┌──

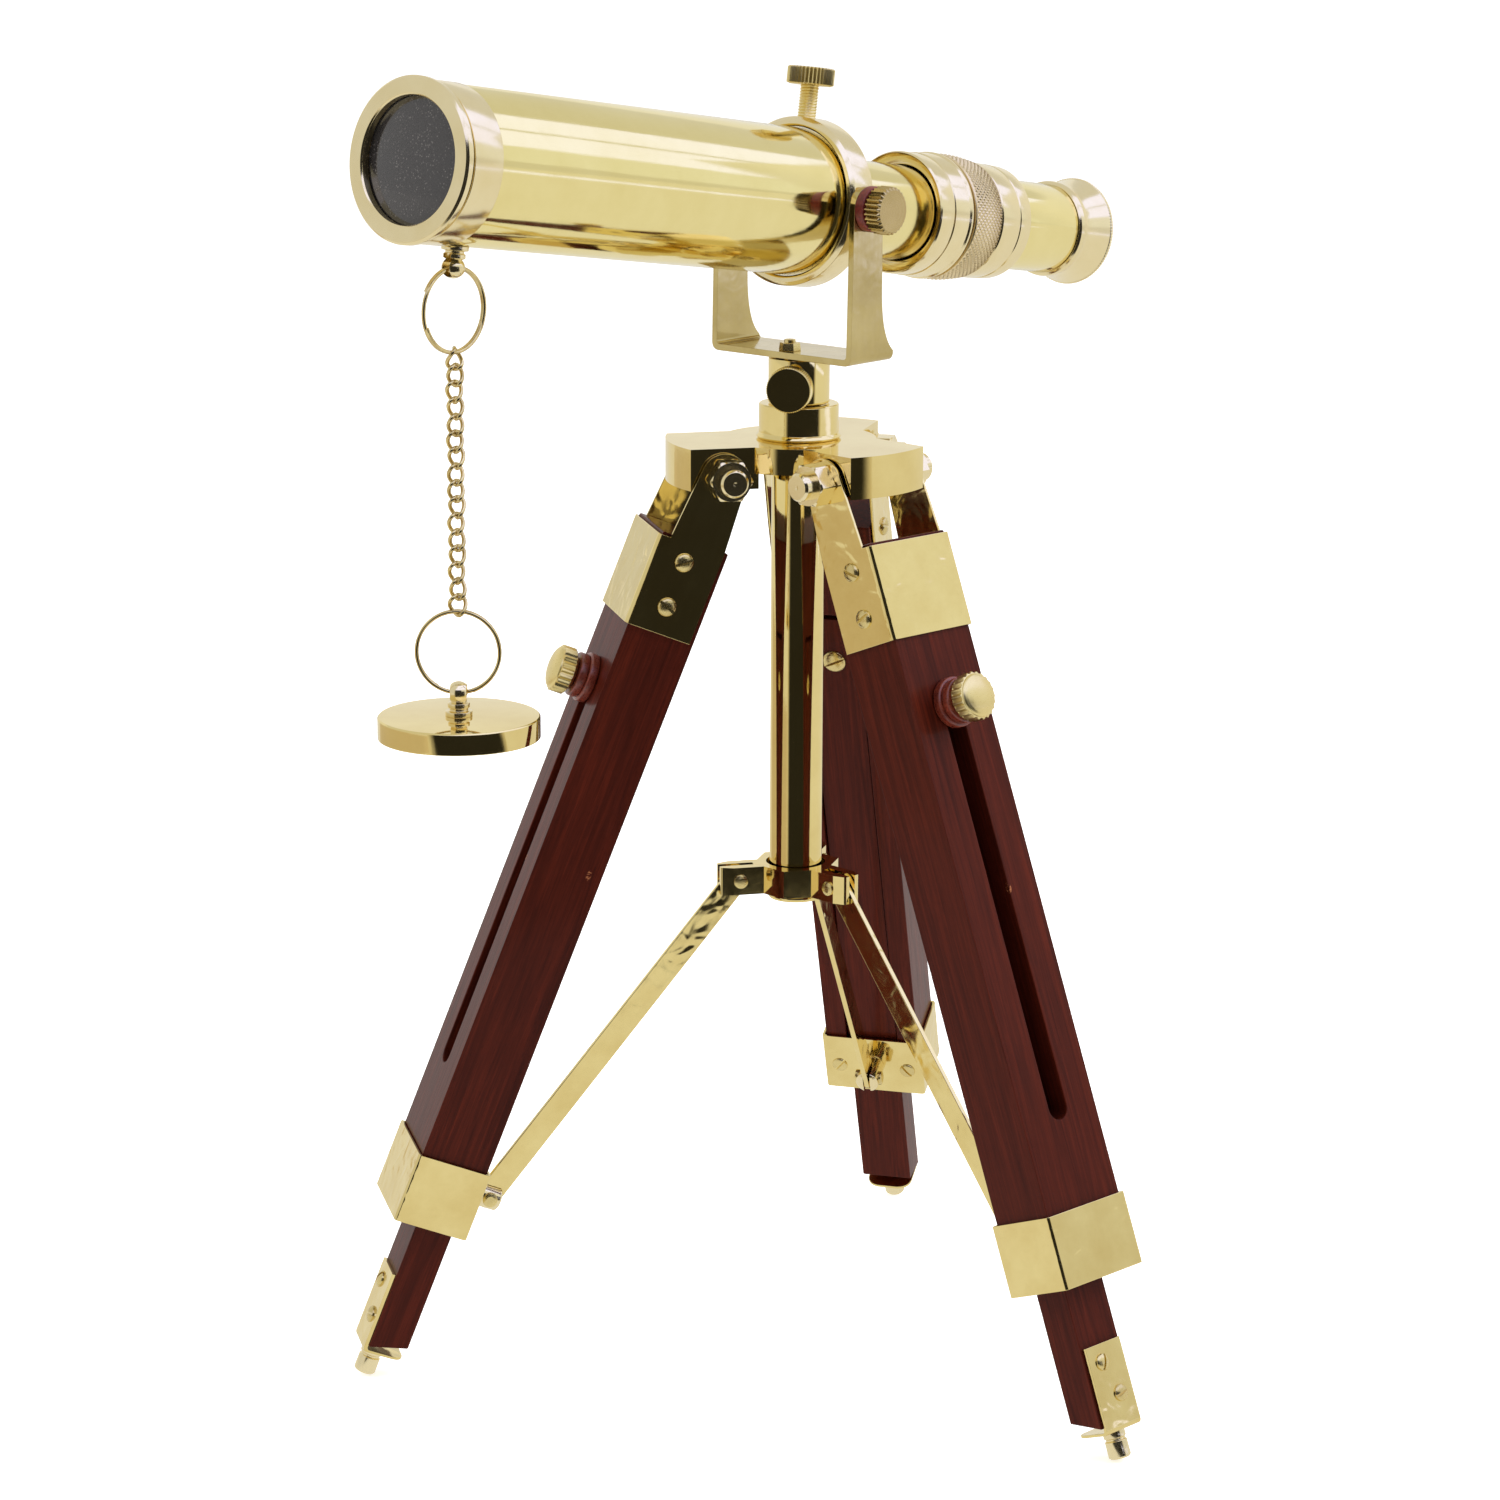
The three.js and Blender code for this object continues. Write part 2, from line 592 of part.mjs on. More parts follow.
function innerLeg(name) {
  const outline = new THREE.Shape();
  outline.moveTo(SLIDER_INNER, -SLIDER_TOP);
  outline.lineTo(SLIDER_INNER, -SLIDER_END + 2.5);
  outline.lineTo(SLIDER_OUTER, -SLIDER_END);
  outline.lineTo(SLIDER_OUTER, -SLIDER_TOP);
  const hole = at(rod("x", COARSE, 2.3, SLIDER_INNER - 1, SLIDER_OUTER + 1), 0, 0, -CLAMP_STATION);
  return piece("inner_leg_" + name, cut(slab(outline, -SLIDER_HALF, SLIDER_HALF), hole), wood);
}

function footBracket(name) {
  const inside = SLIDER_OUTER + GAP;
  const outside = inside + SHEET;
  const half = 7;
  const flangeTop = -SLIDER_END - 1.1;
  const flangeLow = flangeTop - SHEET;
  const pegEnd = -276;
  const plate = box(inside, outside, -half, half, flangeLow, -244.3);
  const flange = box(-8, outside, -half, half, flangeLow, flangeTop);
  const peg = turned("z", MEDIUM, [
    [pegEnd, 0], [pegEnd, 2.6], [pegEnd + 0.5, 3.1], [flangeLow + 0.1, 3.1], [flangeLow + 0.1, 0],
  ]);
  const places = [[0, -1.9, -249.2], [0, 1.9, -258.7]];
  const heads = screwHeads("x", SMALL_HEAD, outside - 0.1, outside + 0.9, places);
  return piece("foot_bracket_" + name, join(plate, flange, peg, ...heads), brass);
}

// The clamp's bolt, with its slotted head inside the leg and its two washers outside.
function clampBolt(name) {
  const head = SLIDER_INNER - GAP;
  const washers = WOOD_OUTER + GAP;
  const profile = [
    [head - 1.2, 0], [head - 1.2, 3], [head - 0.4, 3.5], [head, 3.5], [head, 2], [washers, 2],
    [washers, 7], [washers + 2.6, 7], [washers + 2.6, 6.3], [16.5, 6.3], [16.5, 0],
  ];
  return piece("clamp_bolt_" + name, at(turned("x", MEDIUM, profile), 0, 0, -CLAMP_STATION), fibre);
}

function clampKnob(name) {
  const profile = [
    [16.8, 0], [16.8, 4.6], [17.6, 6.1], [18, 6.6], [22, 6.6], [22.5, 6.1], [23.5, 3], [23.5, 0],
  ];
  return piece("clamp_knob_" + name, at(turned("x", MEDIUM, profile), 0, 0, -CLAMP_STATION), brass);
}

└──

PROBLEM TO WORK ON: Reproduce the material precisely, including every line.

SOLUTION FOR THIS TASK:
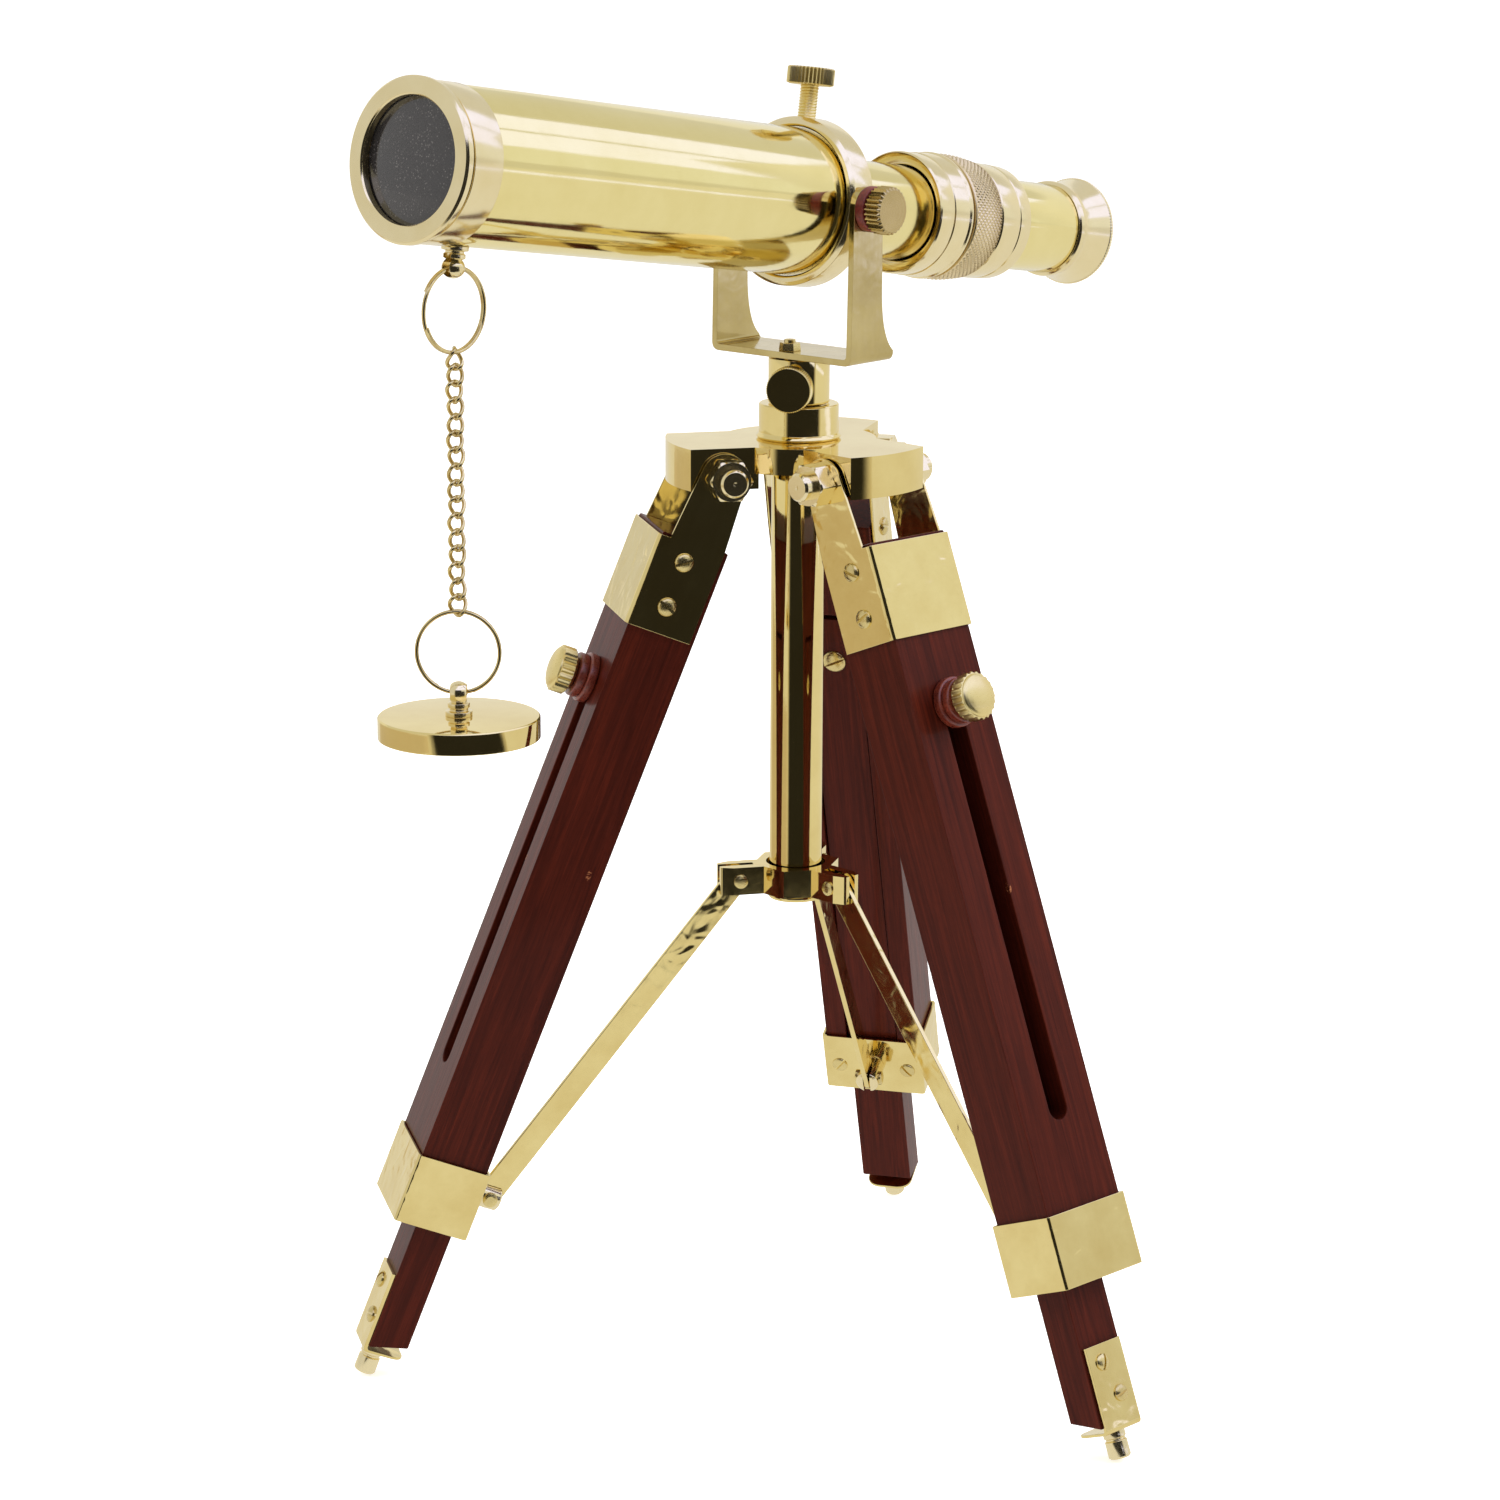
The three.js and Blender code for this object continues. Write part 2, from line 592 of part.mjs on. More parts follow.
function innerLeg(name) {
  const outline = new THREE.Shape();
  outline.moveTo(SLIDER_INNER, -SLIDER_TOP);
  outline.lineTo(SLIDER_INNER, -SLIDER_END + 2.5);
  outline.lineTo(SLIDER_OUTER, -SLIDER_END);
  outline.lineTo(SLIDER_OUTER, -SLIDER_TOP);
  const hole = at(rod("x", COARSE, 2.3, SLIDER_INNER - 1, SLIDER_OUTER + 1), 0, 0, -CLAMP_STATION);
  return piece("inner_leg_" + name, cut(slab(outline, -SLIDER_HALF, SLIDER_HALF), hole), wood);
}

function footBracket(name) {
  const inside = SLIDER_OUTER + GAP;
  const outside = inside + SHEET;
  const half = 7;
  const flangeTop = -SLIDER_END - 1.1;
  const flangeLow = flangeTop - SHEET;
  const pegEnd = -276;
  const plate = box(inside, outside, -half, half, flangeLow, -244.3);
  const flange = box(-8, outside, -half, half, flangeLow, flangeTop);
  const peg = turned("z", MEDIUM, [
    [pegEnd, 0], [pegEnd, 2.6], [pegEnd + 0.5, 3.1], [flangeLow + 0.1, 3.1], [flangeLow + 0.1, 0],
  ]);
  const places = [[0, -1.9, -249.2], [0, 1.9, -258.7]];
  const heads = screwHeads("x", SMALL_HEAD, outside - 0.1, outside + 0.9, places);
  return piece("foot_bracket_" + name, join(plate, flange, peg, ...heads), brass);
}

// The clamp's bolt, with its slotted head inside the leg and its two washers outside.
function clampBolt(name) {
  const head = SLIDER_INNER - GAP;
  const washers = WOOD_OUTER + GAP;
  const profile = [
    [head - 1.2, 0], [head - 1.2, 3], [head - 0.4, 3.5], [head, 3.5], [head, 2], [washers, 2],
    [washers, 7], [washers + 2.6, 7], [washers + 2.6, 6.3], [16.5, 6.3], [16.5, 0],
  ];
  return piece("clamp_bolt_" + name, at(turned("x", MEDIUM, profile), 0, 0, -CLAMP_STATION), fibre);
}

function clampKnob(name) {
  const profile = [
    [16.8, 0], [16.8, 4.6], [17.6, 6.1], [18, 6.6], [22, 6.6], [22.5, 6.1], [23.5, 3], [23.5, 0],
  ];
  return piece("clamp_knob_" + name, at(turned("x", MEDIUM, profile), 0, 0, -CLAMP_STATION), brass);
}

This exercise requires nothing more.